# Not sure I would cook a ladyfish but...



## ALtoAK (Feb 9, 2015)

http://outdooralabama.com/sherrill-dishes-delicious-underutilized-fish


----------



## OP-FOR (Jan 23, 2010)

Yeah I agree about the lady fish. Eating raw pinfish? Funny. Now one I disagree with is bonita. I had a cousin from up north and all he wanted was smoked bonita!!!


----------



## DAWGONIT (Jan 16, 2009)

offering different options I suppose.


----------



## MrFish (Aug 21, 2009)

My father in law will eat anything, and even he won't try ladyfish again. Might have to give the pinfish sashimi a go and I agree, if you cook Bonita right, it's not bad. I would rather use it for bait to catch tastier fish, but if I was hungry it'll eat.


----------



## Garbo (Oct 2, 2007)

Why? 

To overturn common opinion of poor quality table fish? 

To proof something?

To source the cheapest ingredients available? *****

I wish the best for whatever they are trying to achieve but it doesn't interest me at all. 

Years ago I would keep more than I could eat on a good fishing day and freeze some for later.............I don't even do that anymore and certainly will not be putting Ladyfish or Remora in the livewell either. There are way too many GREAT Table Fish to settle for anything that is even marginal at best much less poor quality. Maybe I'm Picky but if I am going to eat it and Pay to eat it .........It's gonna be Good. 

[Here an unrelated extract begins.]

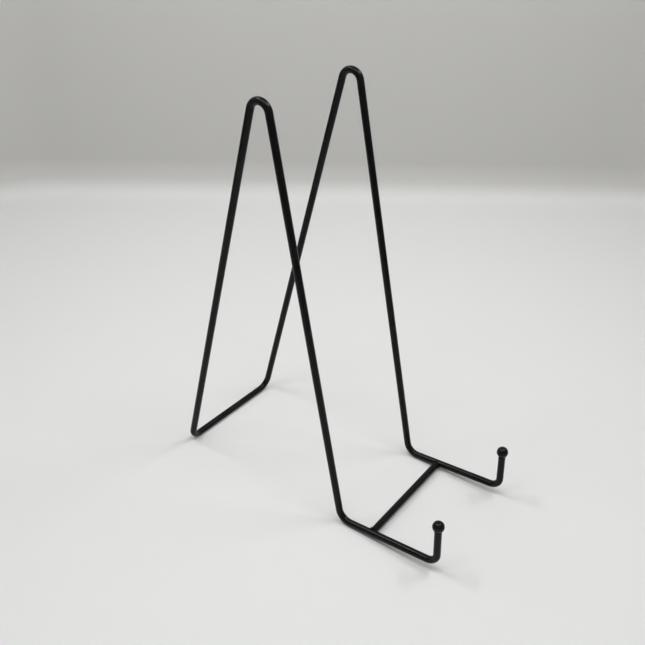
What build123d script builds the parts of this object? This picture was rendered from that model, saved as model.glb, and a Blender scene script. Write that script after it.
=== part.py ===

Best of luck but.. I'm Out.............The Gulf has way to Perfect of a Real Grouper Sandwich to pass up to eat a Pinfish.


----------



## Smarty (Nov 23, 2008)

Garbo said:


> Why?


Pinfish are okay if you fillet them sir. But trout are better if you can't get the yummy grouper :yes:


----------



## MrFish (Aug 21, 2009)

Garbo said:


> Why?
> 
> To overturn common opinion of poor quality table fish?
> 
> ...



I would imagine that some people see it as a challenge. About the same as trying to catch a sail on a fly rod or a big tarpon on light line. It could be done the normal way with heavy line, but some people just want a challenge. And if you could make some of those fish palatable, then you have accomplished something.


----------



## hsiF deR (Oct 4, 2009)

Garbo said:


> Why?
> 
> To overturn common opinion of poor quality table fish?
> 
> ...


I imagine to some degree, they are asking the question, how do you know it's not edible if you have never tried it?
Trying it so, you can from an opinion.


----------



## SHunter (Jun 19, 2009)

Pinfish have a strong iodine taste. Our taste buds are different so to one person the flavor maybe fine and to another person not so good. I have to agree with Garbo that there are much better tasting fish out there.


----------



## speckledcroaker (Mar 23, 2012)

Wirelessly posted

Hell just eat yur bait. Bay squid aint all that bad


----------



## halo1 (Oct 4, 2007)

My grandfather said back in the day " son, don't try and make chicken salad out of chicken manure" !


----------